Ukraine relies heavily on the U.S. and will face a significant shortfall if Congress fails to act soon, with Europe unable to backfill the amount that Washington provides, analysts say. Europe is also showing cracks in support, with Poland and Slovakia ending arms deliveries to Ukraine this year.
Allen from Beacon Global Strategy said Putin is keeping an eye on the American political system heading into 2024. But he was hopeful the U.S. would ultimately back more Ukraine aid.
“I think we can help them a lot,” Allen said. “We’re exhausted, but for us to give up, or trying to [force] peace talks, is just leaving this problem for our children and grandchildren.”
Republicans and other war skeptics are asking if the U.S. is funding a forever war or even a losing war. They also want to know what the endgame is for the conflict.
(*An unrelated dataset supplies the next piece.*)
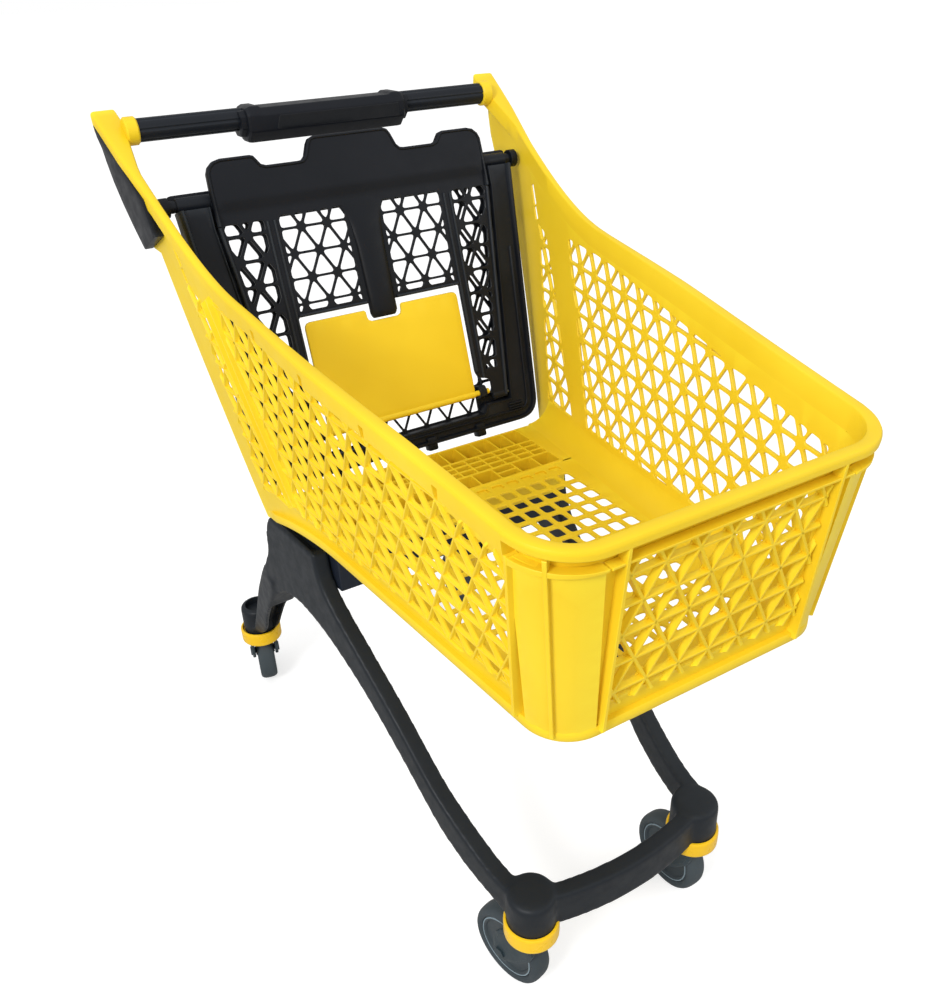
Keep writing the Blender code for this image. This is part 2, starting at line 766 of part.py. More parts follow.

Michael O’Hanlon, director of foreign policy at the Brookings Institution, wrote in an analysis that the U.S. should fund Ukraine’s efforts through early 2025 — and then consider an alternative if the Ukrainians cannot break through Russian lines.
“If the war still remains largely stalemated at that point, the United States should seriously consider a plan B,” O’Hanlon wrote. He said a strategy of providing mainly defensive weapons still “gives Ukraine a fair chance to take back what has been stolen from it, without committing to a new forever war.”
Steven Horrell, a nonresident senior fellow with CEPA, said a “Ukrainian victory is still dependent on continued Western assistance.”
“Putin does feel that time is on his side, that a long war plays into his favor. Because he has always calculated that the West doesn’t have the appetite to take losses or to bear costs that he feels Russia does,” he said.
“Time will tell if we in the West continue to stay strong.”